CSUN matadors came together to celebrate a day of diversity and culture at Carnaval in the Plaza del Sol on Thursday.
Live performances, free food from around the world, arts and crafts, and other cultural activities were among the featured attractions.
The diversity presented was also entwined in the cuisine, which featured French food for lunch and Persian food for dinner. The French cuisine included French onion soup, lentil beans, bread, chocolate mousse, mushroom quiche, and chicken cordon bleu. The Persian cuisine featured joojeh kabobs, ash-e-reshteh, salad shirazi, shirin polo, bread and hummus, baklava, zoolbia, and bamieh.
A 22-year-old child development major, Melanie Moreno, attended the event and said it was a good way to combine cultures into one place.
“I think it’s cool,” Moreno said. “I really like that you get to learn about all different cultures.”
There were also ethnic themed crafts that allowed students to make Japanese fans, handheld totem poles and evil eye bracelets.
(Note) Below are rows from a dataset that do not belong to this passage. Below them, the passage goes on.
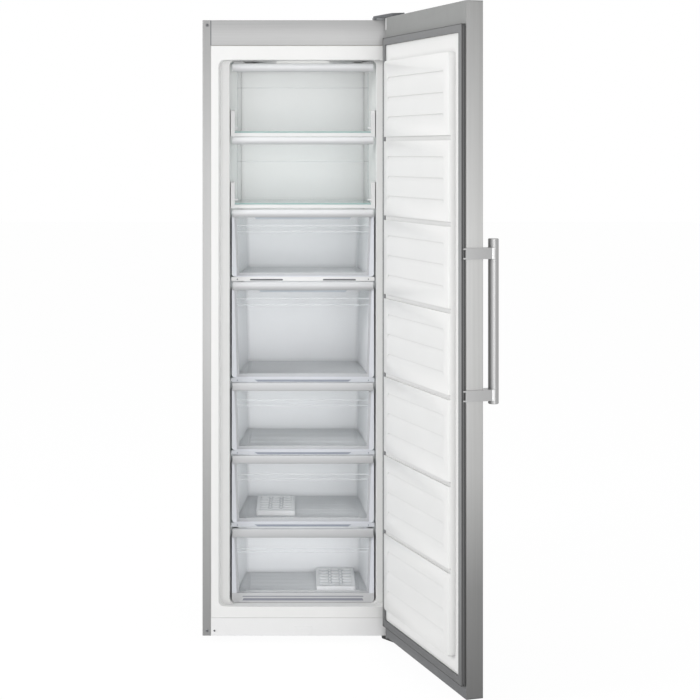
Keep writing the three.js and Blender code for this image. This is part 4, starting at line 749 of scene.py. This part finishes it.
def make_tray(node, body):
    """A lidded tray: rows of slats in columns, and a chain of oval rings between the columns."""
    low, high = span(node)

    def plan(inset, corner):
        return rounded_rect(low.x + inset, high.x - inset, low.y + inset, high.y - inset, corner)

    deck = high.z - 1.6
    case = loft("z", [(low.z, plan(1.5, 4)), (low.z + 1.5, plan(0.2, 5)), (deck - 1.2, plan(0.2, 5)),
                      (deck, plan(1.4, 4))])
    left, front, rear = low.x + TRAY_MARGIN_X, low.y + TRAY_MARGIN_FRONT, high.y - TRAY_MARGIN_REAR
    across = (high.x - TRAY_MARGIN_X - left) / TRAY_COLUMNS
    along = (rear - front) / TRAY_ROWS
    slats, gaps, rings = [], [], []
    for column in range(TRAY_COLUMNS):
        x = left + across * column
        begin = x + (2 if column == 0 else RING_GAP)
        end = x + across - (2 if column == TRAY_COLUMNS - 1 else RING_GAP)
        gaps.append(prism("z", rounded_rect(begin, end, front + 1, rear - 1, 3), deck - 0.5, deck + 0.15))
        for row in range(TRAY_ROWS):
            y = front + along * row
            slats.append(tray_slat(begin, end, y + 5, y + along - 5, deck))
    for column in range(1, TRAY_COLUMNS):
        for row in range(1, TRAY_ROWS):
            ring, plug = tray_ring(left + across * column, front + along * row, along * 0.5, deck)
            rings.append(ring)
            slats.append(plug)
    piece(f"{node}_case", join(case, *slats), TRAY, body, edge=0.4, replaces=node)
    # The deck between the slats and the rings' grooves get a darker grey, painted shade.
    piece(f"{node}_gaps", join(*gaps, *rings), TRAY_GAP_SHADE, body)


# ---------- Door and outside ----------
GASKET_FOLDS = ((31.5, 36.2), (37.4, 42))       # behind the hinge pin, with the door closed


def make_gasket_folds():
    """The seal's two folded bellows round its outer side, in a dark rubber that paints the shadow there."""
    low, high = span("door_gasket", DOOR)
    left, right, bottom, top = low.x - 0.3, high.x + 0.3, low.z - 0.3, high.z + 0.3
    bands = []
    for y0, y1 in GASKET_FOLDS:
        bands += [block(left, left + 1, y0, y1, bottom, top), block(right - 1, right, y0, y1, bottom, top),
                  block(left + 1, right - 1, y0, y1, bottom, bottom + 1),
                  block(left + 1, right - 1, y0, y1, top - 1, top)]
    piece("gasket_folds", join(*bands), FOLD_SHADOW_RUBBER, "door", space=DOOR)


def screw(x, z, radius, front):
    """Pan head, standing on a surface that faces the front."""
    return disc("y", x, z, [(front + 1, radius), (front - 0.6, radius), (front - 1.6, radius * 0.8),
                            (front - 2, radius * 0.45)])


def cross_recess_shade(x, z, size, front):
    """A dark cross, a little proud of a screw's head, that paints the shade in its cross recess."""
    return join(block(x - size, x + size, front - 2.2, front, z - size / 4, z + size / 4),
                block(x - size / 4, x + size / 4, front - 2.2, front, z - size, z + size))


PLINTH_SCREW = (-262, 35)


def make_screws():
    """Screws in the left side panel's front strip and in the plinth cover."""
    low, high = span("left_side_panel")
    strip = low.x + 14
    places = [(strip, low.z + 15, 5.2, 3), (strip, high.z - 15, 5.2, 3), (*PLINTH_SCREW, 3.4, 2)]
    heads = [screw(x, z, radius, low.y) for x, z, radius, size in places]
    recess_shades = [cross_recess_shade(x, z, size, low.y) for x, z, radius, size in places]
    piece("front_screws", join(*heads), SCREW, "cabinet")
    piece("front_screw_recess_shades", join(*recess_shades), BLACK_PLASTIC, "cabinet")


def make_rail_shadows_and_lip():
    """Dark strips beside the top front rail that paint the shadow in the gaps there, and the pale end lip of
    the door's top cap.
    """
    low, high = span("top_front_rail")
    gap_shadows = [block(x - 1.2, x + 1.2, low.y - 0.15, low.y + 1, low.z, high.z - 1)
             for x in (low.x - 0.4, high.x + 0.4)]
    piece("rail_gap_shadows", join(*gap_shadows), DARK_PLASTIC, "cabinet")
    low, high = span("door_top_cap", DOOR)
    lip = block(high.x - 7, high.x - 3, high.y - 0.5, high.y + 1.2, high.z - 36, high.z - 2)
    piece("top_cap_lip", lip, WHITE, "door", space=DOOR, edge=0.4)


def make_glass_edges():
    """The green polished front edges of the two shelves that show behind the flaps."""
    for number in (1, 2):
        low, high = span(f"glass_shelf_{number}")
        front = low.y - 0.5
        rear = low.y + 1.2
        section = [(front, low.z + 0.6), (front, high.z - 0.6), (low.y + 0.1, high.z), (rear, high.z),
                   (rear, low.z), (low.y + 0.1, low.z)]
        piece(f"glass_edge_{number}", prism("x", section, low.x + 4, high.x - 4), GLASS_EDGE, "cabinet")


def make_bracket_ends():
    """Where each handle bracket's strap is folded round towards the bar, in a lighter steel that paints the
    highlight on the folded end.
    """
    for name in ("upper", "lower"):
        low, high = span(f"{name}_handle_bracket", DOOR)
        turn = [(low.x - 0.2, low.y + 9), (low.x - 0.7, low.y + 7), (low.x - 0.7, low.y + 1.5),
                (low.x + 1.2, low.y - 0.5), (low.x + 12, low.y - 0.5), (low.x + 12, low.y + 9)]
        piece(f"{name}_bracket_end", prism("z", turn, low.z - 0.2, high.z + 0.2), BRACKET_END_HIGHLIGHT_STEEL, "door",
              space=DOOR, edge=0.6)


def tube(name, points, radius):
    """A bent copper pipe along a smooth curve that the points steer."""
    data = bpy.data.curves.new(name, "CURVE")
    data.dimensions = "3D"
    data.bevel_depth = radius * MM
    data.bevel_resolution = 3
    data.resolution_u = 8
    data.use_fill_caps = True
    spline = data.splines.new("NURBS")
    spline.points.add(len(points) - 1)
    for knot, place in zip(spline.points, points):
        knot.co = (*(CABINET @ Vector(place)), 1)
    spline.order_u = 3
    spline.use_endpoint_u = True
    data.materials.append(COPPER)
    thing = bpy.data.objects.new(name, data)
    bpy.context.scene.collection.objects.link(thing)
    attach(thing, "cabinet")


def make_machine_pipes():
    """Pipes of the machine compartment, between the compressor, the drier and the ceiling above them."""
    ceiling = span("base_frame")[1].z - 0.5
    tube("discharge_pipe", [(-70, 535, 105), (-50, 552, 105), (-30, 562, 108), (-16, 566, 130),
                            (-16, 566, 180), (-16, 566, ceiling)], 2.5)
    tube("suction_pipe", [(-168, 514, 100), (-190, 524, 100), (-212, 534, 102), (-216, 540, 130),
                          (-216, 540, 190), (-216, 540, ceiling)], 3.5)
    low, high = span("filter_drier")
    x, y = (low.x + high.x) / 2, (low.y + high.y) / 2
    tube("condenser_pipe", [(x, y, high.z - 4), (x, y, high.z + 10), (x, y, ceiling)], 2.4)
    tube("capillary_pipe", [(x, y, low.z + 3), (x, y, low.z - 12), (x + 6, y, low.z - 24),
                            (x + 20, y + 2, low.z - 22), (x + 26, y + 5, low.z), (x + 27, y + 6, 150),
                            (x + 27, y + 6, ceiling)], 1.2)


BACK_SCREWS = 7                 # along each edge of the rear panel
BACK_SCREW_END = 25


def make_back_screws():
    """Screws that hold the rear panel along its two long edges."""
    low, high = span("back_panel")
    rear = high.y
    profile = [(rear - 1, 4.2), (rear + 0.5, 4.2), (rear + 0.9, 3.2), (rear + 0.9, 1.6), (rear - 0.2, 1.4)]
    bottom, top = low.z + BACK_SCREW_END, high.z - BACK_SCREW_END
    heads = []
    for x in (low.x + 8, high.x - 8):
        for row in range(BACK_SCREWS):
            z = bottom + (top - bottom) * row / (BACK_SCREWS - 1)
            heads.append(disc("y", x, z, profile, 20))
    piece("back_screws", join(*heads), SCREW, "cabinet")


# ---------- Floor and light ----------
def background_rays(nodes, links):
    """1 for the rays that show the background: the camera's, and those that metal and glass send on."""
    rays = nodes.new("ShaderNodeLightPath")
    shown = rays.outputs["Is Camera Ray"]
    for kind in ("Is Glossy Ray", "Is Transmission Ray"):
        either = nodes.new("ShaderNodeMath")
        either.operation = "MAXIMUM"
        links.new(shown, either.inputs[0])
        links.new(rays.outputs[kind], either.inputs[1])
        shown = either.outputs["Value"]
    return shown


FLOOR_WHITE = 1.04              # strength of the white that the background's rays see
FLOOR_SHARE = 0.92              # of that white, so that the rest keeps the object's shadow


def make_floor():
    mesh = bpy.data.meshes.new("floor")
    side = 30.0
    corners = [(-side, -side, 0), (side, -side, 0), (side, side, 0), (-side, side, 0)]
    mesh.from_pydata(corners, [], [(0, 1, 2, 3)])
    floor = bpy.data.objects.new("floor", mesh)
    floor.location.z = -0.0005
    bpy.context.scene.collection.objects.link(floor)
    material = bpy.data.materials.new("floor")
    material.use_nodes = True
    nodes = material.node_tree.nodes
    links = material.node_tree.links
    shader = nodes["Principled BSDF"]
    shader.inputs["Base Color"].default_value = srgb(225)
    shader.inputs["Roughness"].default_value = 0.9
    white = nodes.new("ShaderNodeEmission")
    white.inputs["Color"].default_value = (1, 1, 1, 1)
    white.inputs["Strength"].default_value = FLOOR_WHITE
    share = nodes.new("ShaderNodeMath")
    share.operation = "MULTIPLY"
    share.inputs[1].default_value = FLOOR_SHARE
    links.new(background_rays(nodes, links), share.inputs[0])
    mix = nodes.new("ShaderNodeMixShader")
    links.new(share.outputs["Value"], mix.inputs["Fac"])
    links.new(shader.outputs["BSDF"], mix.inputs[1])
    links.new(white.outputs["Emission"], mix.inputs[2])
    links.new(mix.outputs["Shader"], nodes["Material Output"].inputs["Surface"])
    mesh.materials.append(material)


def make_world():
    world = bpy.data.worlds.new("studio")
    bpy.context.scene.world = world
    world.use_nodes = True
    nodes = world.node_tree.nodes
    links = world.node_tree.links
    soft = nodes["Background"]
    soft.inputs["Color"].default_value = (1, 1, 1, 1)
    soft.inputs["Strength"].default_value = 0.5
    white = nodes.new("ShaderNodeBackground")
    white.inputs["Color"].default_value = (1, 1, 1, 1)
    white.inputs["Strength"].default_value = 1.0
    mix = nodes.new("ShaderNodeMixShader")
    links.new(background_rays(nodes, links), mix.inputs["Fac"])
    links.new(soft.outputs["Background"], mix.inputs[1])
    links.new(white.outputs["Background"], mix.inputs[2])
    links.new(mix.outputs["Shader"], nodes["World Output"].inputs["Surface"])


def soft_box(name, place, target, width, height, watts, spread=180):
    data = bpy.data.lights.new(name, "AREA")
    data.shape = "RECTANGLE"
    data.size = width
    data.size_y = height
    data.energy = watts
    data.spread = math.radians(spread)
    lamp = bpy.data.objects.new(name, data)
    lamp.location = place
    lamp.rotation_euler = (Vector(target) - Vector(place)).to_track_quat("-Z", "Y").to_euler()
    bpy.context.scene.collection.objects.link(lamp)


INSIDE_WATTS = (0.13, 0.14, 0.13, 0.19, 0.21, 0.2, 0.16)     # flap compartments, then drawers
INSIDE_LAMP_Y = 66              # behind a front
INSIDE_TARGET_Y = 440           # near the back wall
INSIDE_LAMP_WIDTH = 0.36        # metres


def make_lights():
    soft_box("front", (-0.2, -5.6, 1.3), (-0.1, 0, 0.9), 3.0, 3.0, 38)
    soft_box("key", (-4.3, -2.3, 2.8), (0.1, -0.2, 0.8), 1.4, 1.4, 100)
    soft_box("fill", (1.75, -5.0, 0.8), (-0.2, 0, 0.6), 1.8, 1.8, 36)
    soft_box("top", (0, 0.6, 4.2), (0, 0, 1.0), 2.5, 2.5, 20)
    floors = [span("glass_shelf_1")[1].z, span("glass_shelf_2")[1].z]
    floors += [span(f"{name}_basket")[0].z for name in drawer_names()]
    tops = [span(name)[1].z for name in ("flap_1", "flap_2", *(f"{name}_front" for name in drawer_names()))]
    for number, (floor, top, watts) in enumerate(zip(floors, tops, INSIDE_WATTS), 1):
        height = top - floor
        middle = CABINET @ Vector((0, INSIDE_LAMP_Y, floor + height * 0.55))
        wall = CABINET @ Vector((0, INSIDE_TARGET_Y, floor + height * 0.65))
        soft_box(f"compartment_{number}", middle, wall, INSIDE_LAMP_WIDTH, height * MM * 0.5, watts, 130)


# ---------- Assembly ----------
make_camera()
make_floor()
make_world()
make_lights()
dress_nodes()
make_flap_front("flap_1", "glass_shelf_1")
make_flap_front("flap_2", "glass_shelf_2")
for name in drawer_names():
    make_drawer_front(name)
make_lowest_frame()
for name in drawer_names():
    make_floor_ribs(name)
for number in range(3, 7):
    make_shelf_strip(number)
make_tray("ice_tray_left", "drawer_4")
make_tray("ice_tray_right", "drawer_5")
make_gasket_folds()
make_screws()
make_rail_shadows_and_lip()
make_glass_edges()
make_bracket_ends()
make_machine_pipes()
make_back_screws()
bpy.context.scene.view_settings.view_transform = "Standard"
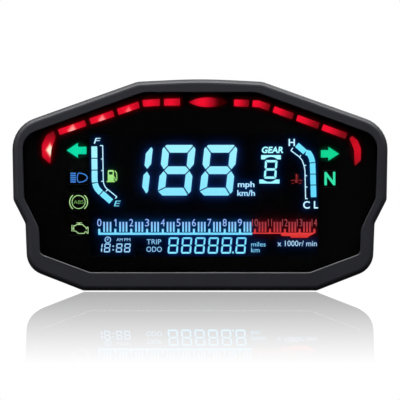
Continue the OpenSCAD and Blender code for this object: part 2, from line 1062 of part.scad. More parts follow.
button_seal(-1);  // button_seal_left
button_seal(1);  // button_seal_right
connector_housing();
connector_pins();
connector_seal();
board_screws();
case_seal();
rear_cover();
mount_inserts();
vent_plug();
cover_screws();
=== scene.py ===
import math
import bpy
import bmesh
import numpy as np
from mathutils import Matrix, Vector, geometry


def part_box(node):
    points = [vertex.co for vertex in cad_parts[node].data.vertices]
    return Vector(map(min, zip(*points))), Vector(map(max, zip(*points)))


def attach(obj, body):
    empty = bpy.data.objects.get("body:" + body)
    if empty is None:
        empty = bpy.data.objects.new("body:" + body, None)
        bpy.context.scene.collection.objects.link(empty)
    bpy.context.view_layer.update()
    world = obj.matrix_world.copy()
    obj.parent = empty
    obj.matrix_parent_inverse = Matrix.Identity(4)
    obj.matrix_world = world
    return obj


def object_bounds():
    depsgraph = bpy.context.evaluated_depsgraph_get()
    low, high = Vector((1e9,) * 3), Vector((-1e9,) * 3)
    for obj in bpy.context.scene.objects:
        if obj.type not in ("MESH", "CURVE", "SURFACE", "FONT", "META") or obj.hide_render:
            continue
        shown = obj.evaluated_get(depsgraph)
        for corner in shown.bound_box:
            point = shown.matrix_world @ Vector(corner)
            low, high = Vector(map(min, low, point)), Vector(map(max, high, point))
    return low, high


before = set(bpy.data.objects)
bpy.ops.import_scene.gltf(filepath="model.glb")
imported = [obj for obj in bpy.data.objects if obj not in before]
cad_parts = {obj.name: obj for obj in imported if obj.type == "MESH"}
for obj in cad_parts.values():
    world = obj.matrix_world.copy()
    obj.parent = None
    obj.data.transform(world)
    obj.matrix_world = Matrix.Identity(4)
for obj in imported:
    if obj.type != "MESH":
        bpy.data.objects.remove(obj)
cad_low, cad_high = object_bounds()
HOUSING = "housing"

# ---- Case front ---------------------------------------------------------------------------
# The bezel is one injection moulding in charcoal ABS with a fine spark-eroded grain.
# Its front edge is rounded.

MM = 0.001


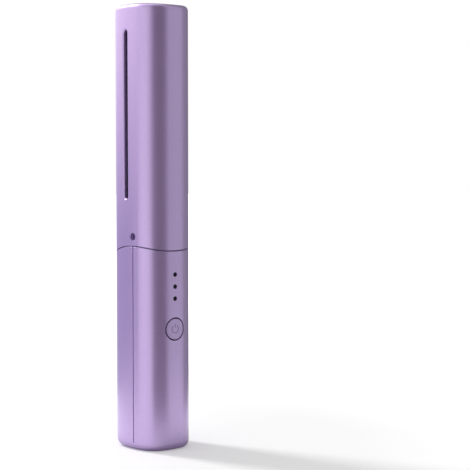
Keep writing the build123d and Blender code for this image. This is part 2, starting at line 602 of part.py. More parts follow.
# ---------------------------------------------------------------- heated comb and its heater
with BuildPart() as heater_core:
    with BuildSketch(Plane.XY.offset(CORE_BOTTOM)) as core_section:
        with BuildLine():
            tip_half = comb_half(CORE_TIP_Y) - COMB_PANEL - CORE_CLEARANCE
            root_half = comb_half(CORE_ROOT_Y) - COMB_PANEL - CORE_CLEARANCE
            Polyline((tip_half, CORE_TIP_Y), (root_half, CORE_ROOT_Y),
                     (CORE_SPINE_HALF, CORE_ROOT_Y), (CORE_SPINE_HALF, CORE_BACK_Y),
                     (-CORE_SPINE_HALF, CORE_BACK_Y), (-CORE_SPINE_HALF, CORE_ROOT_Y),
                     (-root_half, CORE_ROOT_Y), (-tip_half, CORE_TIP_Y), close=True)
        make_face()
        fillet(core_section.vertices().group_by(Axis.Y)[-1], 1.2)
    extrude(amount=CORE_TOP - CORE_BOTTOM)
    add(core_gaps.part, mode=Mode.SUBTRACT)
    ear_depth = CORE_ROOT_Y - CORE_BACK_Y
    with BuildSketch(Plane.XZ.offset(-CORE_ROOT_Y)) as ears:
        with Locations((0, (CORE_EAR_BOTTOM + CORE_EAR_TOP) / 2)):
            Rectangle(2 * CORE_EAR_HALF, CORE_EAR_TOP - CORE_EAR_BOTTOM)
        with Locations(*[(0, height) for height in CORE_SCREW_HEIGHTS]):
            Circle(BUSH_BORE_OUTSIDE / 2, mode=Mode.SUBTRACT)
    extrude(amount=ear_depth)
    with BuildSketch(Plane.XZ.offset(-CORE_BACK_Y)) as threads:
        with Locations(*[(way * CLAMP_SCREW_X, height) for way in (-1, 1)
                         for height in CLAMP_SCREW_HEIGHTS]):
            Circle(CLAMP_SCREW_DIAMETER / 2)
    extrude(amount=-CLAMP_SCREW_BITE, mode=Mode.SUBTRACT)

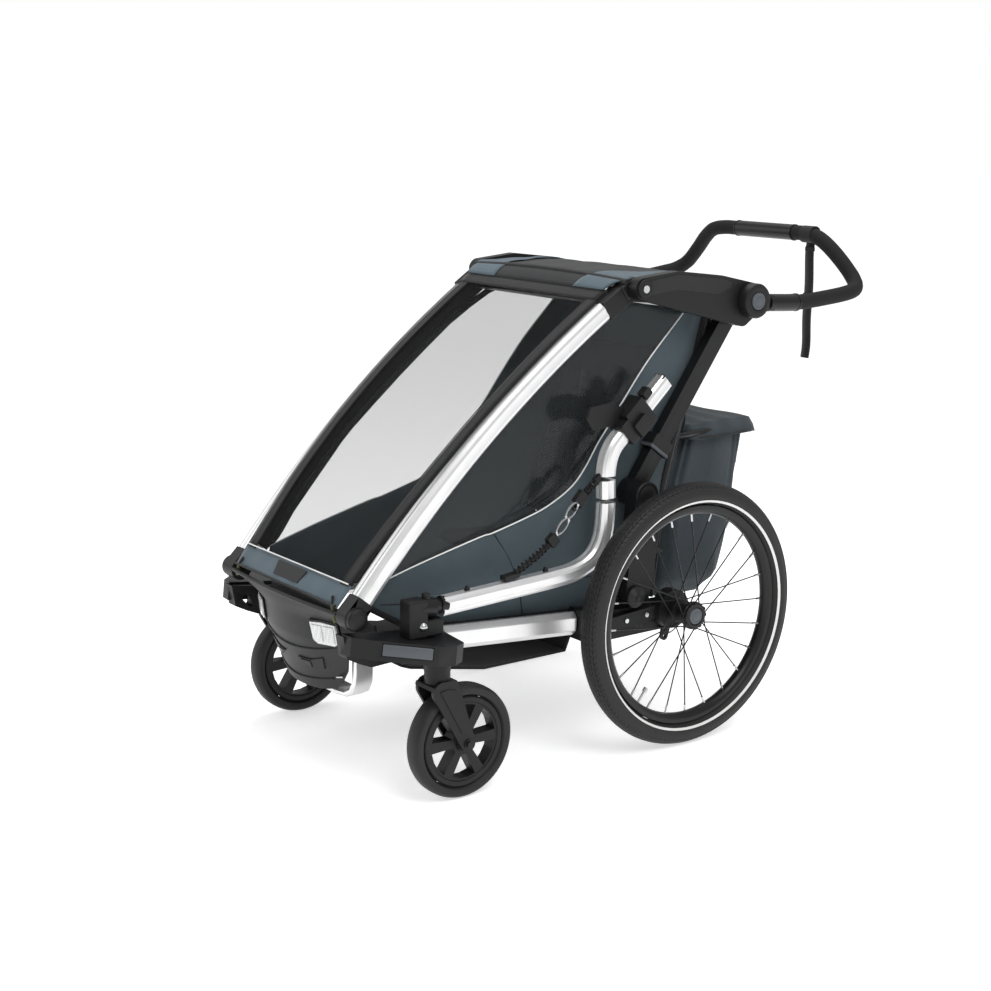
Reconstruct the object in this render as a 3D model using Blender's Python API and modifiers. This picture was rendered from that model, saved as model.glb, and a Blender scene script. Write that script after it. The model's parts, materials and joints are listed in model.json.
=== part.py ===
"""Child bicycle trailer with stroller casters, as separate pieces.

Metres, +Z up, the front of the trailer towards -Y, its left side towards +X.
All the places below are measured from the point on the ground under the rear
axle. One empty, trailer_origin, carries every piece, and moves that point
back by AXLE_Y so that the world origin is under the middle of the trailer.
"""

from math import atan2, cos, hypot, pi, radians, sin, tau

import bmesh
import bpy
from mathutils import Matrix, Vector
from mathutils.geometry import convex_hull_2d

# ---- Driving dimensions ----
AXLE_Y = 0.11025  # rear axle behind the middle of the trailer
GAP = 0.0003  # between touching pieces

WHEEL_RADIUS = 0.250
WHEEL_X = 0.299
TYRE_WIDTH = 0.047
RIM_OUTER = 0.2085
RIM_INNER = 0.190
RIM_WIDTH = 0.026
SPOKES = 24
WHEEL_STEPS = 40  # facets round a rear wheel
HUB_CAP_RADIUS = 0.0245
AXLE_BUTTON_RADIUS = 0.0155

CASTER_RADIUS = 0.1019
CASTER_X = 0.2754
CASTER_WIDTH = 0.036
CASTER_AXLE = (-0.5027, CASTER_RADIUS)
CASTER_STEM_Y = -0.549
CASTER_RIM = 0.0815

FRONT_PIVOT = (-0.673, 0.3305)  # front tube to wing, (y, z)
ROOF_PIVOT = (-0.090, 0.854)  # roof bracket to front tube
REAR_PIVOT = (-0.070, 0.475)  # upright to rear bracket
UPRIGHT_TOP = (0.155, 0.790)  # upright to roof bracket
HANDLE_PIVOT = (0.172, 0.820)

TUBE_X = 0.215  # front tubes, at their top ends
TOE_IN = 0.0165  # how far their low ends come inwards
TUBE_WIDTH = 0.032
TUBE_DEPTH = 0.036
TUBE_LOW = (-0.6505, 0.3568)
TUBE_HIGH = (-0.118, 0.838)
TUBE_BOW = 0.028

UPRIGHT_X = 0.211
UPRIGHT_WIDTH = 0.022
UPRIGHT_DEPTH = 0.034
COLLAR_START = 0.086
COLLAR_LENGTH = 0.030

BRACKET_INNER = 0.2335
BRACKET_OUTER = 0.2555
HANDLE_DISC_INNER = 0.2560
HANDLE_DISC_OUTER = 0.2765
HANDLE_DISC_RADIUS = 0.0325
HANDLE_TUBE_RADIUS = 0.0148
HUB_BUTTON_RADIUS = 0.0162

RAIL_X = 0.2115
RAIL_WIDTH = 0.026
RAIL_DEPTH = 0.044
RAIL_FRONT = (-0.4985, 0.2675)
RAIL_REAR = (-0.2053, 0.2455)

ARM_X = 0.250  # plane of the hitch arm
ARM_WIDTH = 0.030
ARM_DEPTH = 0.033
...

The center of the event was focused on various dance styles and performances including the music and culture of Bali, Egyptian dance, Afro-Caribbean dance, Brazilian Samba, Hindi film dance, Taiko drums, a Chinese lion dance, Native American dance and music, Persian and Armenian dance, and a Polynesian fire dance. Many of the performers danced two numbers and then engaged the audience to come dance with them in their final pieces.
Other attractions at the event included henna tattooing, Dia de Los Muertos face painting, Irish tea leaf reading, and Baybayin calligraphy.
Each booth and event featured a unique activity from different continents as an attempt to give students a taste of cultures around the world without having to leave campus.
Thousands of students passed through the USU and stopped to watch the colorful performances, indulge in the ethnic food offered, and participate in the diverse activities.
Given the amount of space the USU utilized to bring in a variety of cultures from around the world, they managed to pack in a good amount for students to experience.
Apekshya Khanal, an 18-year-old computer engineering major, recognized the hard work put into the event.
“I thought it was really well-organized given the amount of space they had available,” Khanal said. “They did a good job and included a lot.”
As the event came to a close, many students continued gathering around and socializing as they experienced the diversity together.
Alvin Hernandez, a 25-year-old Kinesiology major, said he thought Carnaval was a good way to bring people of different backgrounds together and celebrate the diversity, even as it exists on campus.
“It was a great way to get different races at CSUN to come together and socialize,” Alvin said.
After an eight-hour event of showcasing a world of diversity, CSUN students left with a better understanding of various cultures around the world.